È stata Lina Wertmüller a scoprire il talento di Giorgia Cardaci, a sottrarlo al teatro e a portarlo al battesimo col grande schermo. “Ferdinando e Carolina”, firmato dalla grande cineasta italiana, ha dato il via a una carriera serrata, divisa tra il cinema e la televisione. Anche Giorgia ha sposato il progetto “Ferite a morte” dai suoi primissimi passi e ora ha accettato l’invito di farsi portavoce in prima persona delle storie scritte da Serena Dandini lungo tutto lo Stivale.
Le storie raccontate da “Ferite a morte” provengono da diverse parti del mondo: al di là del loro tragico epilogo, secondo lei cosa accomuna le protagoniste di queste vicende?
«Credo che più che domandarsi cosa accomuni le donne di tutto il mondo che hanno subito violenza, sia interessante notare come gli uomini di diverse nazionalità, diverse provenienze socioculturali siano uniti trasversalmente da un sentimento di odio nei confronti delle donne, che sfoga unicamente nella violenza. Insomma, sono i motivi per cui ci ammazzano che accomunano gli uomini da un capo all’altro del mondo. Ci ammazzano per ristabilire una gerarchia che non c’è più, per sfogare una frustrazione sempre più profonda e per porre fine a una competizione feroce con le loro compagne».
Secondo lei quanto è frequente, nella vita di una donna, l’esperienza della violenza, verbale o fisica?
«Io credo che la violenza domini i nostri tempi, purtroppo, e non sia una prerogativa unicamente maschile. L’unica ma fondamentale differenza tra le donne e gli uomini è che, difficilmente, l’odio di una donna sfocerà in un omicidio».
Molto spesso la violenza domestica si manifesta davanti agli occhi dei bambini. Lei è da poco diventata mamma, che effetto le fa leggere di questi piccoli e impotenti spettatori?
«Quando leggo di bambini che diventano testimoni involontari di violenze subite dalle loro madri mi si stringe il cuore.
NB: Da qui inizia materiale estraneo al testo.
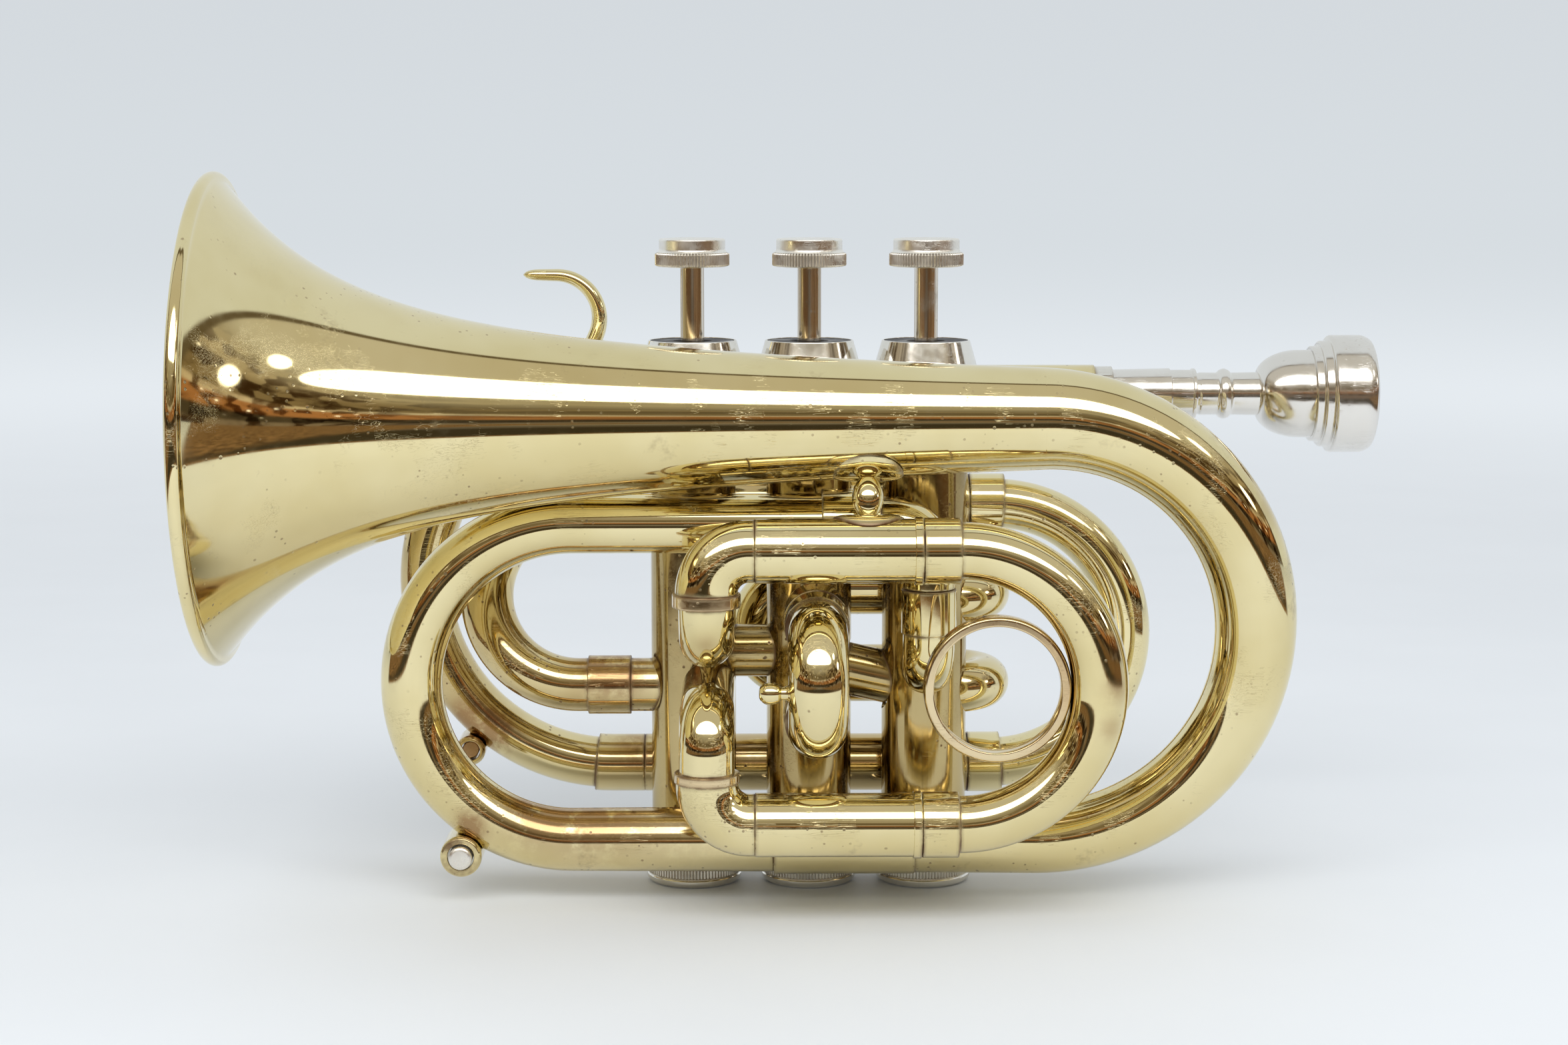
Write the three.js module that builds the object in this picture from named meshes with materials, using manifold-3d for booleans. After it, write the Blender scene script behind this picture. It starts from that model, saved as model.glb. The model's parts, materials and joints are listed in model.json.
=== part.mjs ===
// A pocket trumpet in B flat, in millimetres, +Z up.
// +X runs towards the player's mouthpiece, and -Y is the bell side of the valves.
// Air goes from the mouthpiece through the leadpipe and the main tuning slide on the far side,
// then through valves 3, 2 and 1, and back through the tail and the big bow into the bell.

import * as THREE from 'three';
import { mergeVertices } from 'three/addons/utils/BufferGeometryUtils.js';
import Module from 'manifold-3d';

// Fits and facets

const fitGap = 0.3;
const cutOverrun = 2;
const mergeDistance = 1e-4;
const tubeSides = 10;
const bendSteps = 3; // steps in a quarter turn of a small bend
const bowSteps = 4; // and of a large one
const roundSides = 12;
const mouthpieceSides = 14;
const bellSides = 24;
const bellRings = 8;
const holeSides = 8;
const holeTurnShare = 0.5;

// Valve block

const valveSpacing = 25.5;
const casingRadius = 9.35;
const casingWall = 0.65;
const casingBottomZ = 3;
const pistonStroke = 14.5;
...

Credo comunque che un’ampia parte di responsabilità cel’abbiano proprio le madri. Un po’ per via di un retaggio culturale che vedeva le donne di un tempo in uno stato di abnegazione e assoggettamento nei confronti dei loro uomini, alcune persone ancora al giorno d’oggi restano in situazioni insostenibili. Ci sono amori malati in cui non bisognerebbe restare ad ogni costo ma spesso non si va via in tempo; in tempo per salvarsi la vita e per non rovinare quella dei nostri figli. Noi donne abbiamo tutti i mezzi per essere autorevoli e questo crea un senso di inadeguatezza intollerabile per i nostri compagni. Abbiamo peró anche, la sensibilità e l’intelligenza per capire che un rapporto malato non porterà nulla di buono. Quindi, non raccontiamoci favole ma portiamo via noi e i nostri figli dal pantano. Si può fare!»